Reviewed by Jonathon Dabell ([email protected]) 6 / 10

An entertaining experience, but unable to match the sheer brilliance of the original.

Indiana Jones and the Temple of Doom is the second of the Indy films from director Steven Spielberg, though chronologically it is actually the first. This prequel to Raiders of the Lost Ark tries to out-do its predecessor for breakneck spills and gross-out moments, but the sparkle isn't quite there. It's an entertaining film for sure, but not as good as the original, partially because the plotting this time round is a little awkward and partially because Kate Capshaw as the main female character is an almighty irritation.

The film opens in a Shanghai restaurant, where Indiana Jones (Harrison Ford) causes a riot in pursuit of a diamond. Fleeing the scene with American singer Willie Scott (Kate Capshaw) and teenaged pick-pocket Short Round (Ke Huy Quan), he escapes to the airport. However, Indy and his companions unwittingly board an airplane owned by one of Indy's enemies, from which they have to make an audacious mid-air escape when the real pilots bail out mid-flight! Soon, the intrepid trio find themselves in India, where they come across a village in the grip of starvation. The village children have been kidnapped by local cultists to work in a mine, digging for the sacred Sankara Stones, and Indy is persuaded by the distraught villagers to rescue their youngsters. His quest takes him to the opulent Pankot Palace and, beneath it and beyond a maze of tunnels, the Temple of Doom.

Ford is great as Jones, bringing genuine charisma to a role that he was born to play (can you imagine how things would have turned out if Tom Selleck had got the part, as originally planned?) There are some great moments along the way too, including the intentionally subversive opening sequence in Shanghai, a particularly funny and exciting runaway mine-train sequence, and an unforgettable banquet at Pankot Palace in which the food served up is enough to churn any stomach. But Indiana Jones and the Temple of Doom still can't live up to the standard set by Raiders of the Lost Ark. As mentioned, Capshaw is a real pain on the senses as the always-squealing heroine, and the plot seems to over-stretch in an effort to link to the next development or set piece. The hunt-for-the-missing-children plot device allows Spielberg to dip into the kind of cloying sentimentality that occasionally mars his films too. This is certainly an entertaining and professionally assembled film, but in no way a rival or an equal to the excellence of its predecessor.
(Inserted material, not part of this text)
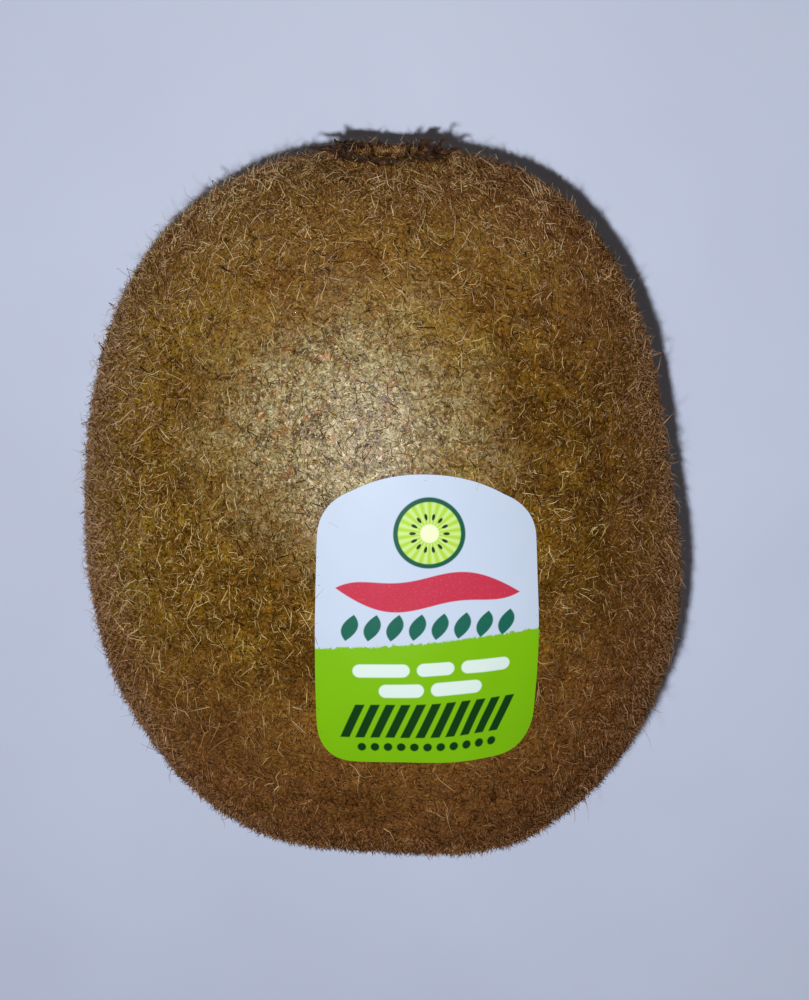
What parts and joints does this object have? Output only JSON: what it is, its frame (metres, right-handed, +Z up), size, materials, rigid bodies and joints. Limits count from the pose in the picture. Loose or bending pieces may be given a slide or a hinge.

Reviewed by jhaggardjr 9 / 10

Prequel to "Raiders of the Lost Ark"

It's funny to call "Indiana Jones and the Temple of Doom" a followup to "Raiders of the Lost Ark". This film is a prequel to the 1981 smash hit, a movie where the events that take place actually took place before the events in "Raiders". Notice at the beginning of "Raiders" that the year is 1936. In "Temple of Doom", the year is 1935. See what I mean? "Indiana Jones and the Temple of Doom" is another rollercoaster ride of a movie brought to life by Steven Spielberg and George Lucas. Harrison Ford is back as archaeologist Indiana Jones who this time searches for a sacred stone that was stolen from an Indian village. Along for the ride is American singer/entertainer Willie Scott (Kate Capshaw, aka Mrs. Steven Spielberg) and little Chinese sidekick Short Round (Ke Huy Quan). On their way to finding the stone they stumble across a palace that leads to the gateway of the Temple of Doom run by an evil Thugee cult. The action and special effects are first-rate as you would expect, though the story is a tad weaker than it was in "Raiders". Plus, Capshaw's performance leaves something to be desired. She goes so far over-the-top in some scenes that you'd wish Karen Allen would show up as Marion. Nevertheless, Capshaw isn't all that bad. She does make an impression during the times when she's not screaming. But Ke Huy Quan (now known as Jonathan Ke Quan) comes off better as Indy's young sidekick. The following year he starred in the Spielberg produced Richard Donner directed "The Goonies", but then didn't appear in much after that. "Indiana Jones and the Temple of Doom" is great fun only if you can get by Kate Capshaw's simpering wimpering character or the over-the-top violence. I found it to be exciting from beginning to end.

***1/2 (out of four)

POINT OF INTEREST: this was the film that lead to the creation of the PG-13 rating in 1984 (along with Spielberg's other 1984 movie "Gremlins"). Both "Indiana Jones and the Temple of Doom" and "Gremlins" feature violence that most people felt was too strong for a PG rating, though the MPAA felt that it wasn't strong enough to merit an R rating (other Spielberg movies that got PG ratings that were quite intense were "Jaws", "Poltergeist", and the original "Raiders of the Lost Ark"). So after "Indiana Jones and the Temple of Doom" and "Gremlins" opened in theaters at the beginning of the summer movie season of 1984 and became two of that year's biggest hits, the MPAA realized a new rating had to be created. The PG-13 rating was born. In August 1984, the first movies were released with the new PG-13 rating ("Red Dawn" and "The Woman in Red"). It's not a new rating anymore. The PG-13 rating has held up very well these last 18 years and it'll still go strong in the years to come. But I'll always remember "Indiana Jones and the Temple of Doom" as the leading factor to the creation of the PG-13 rating.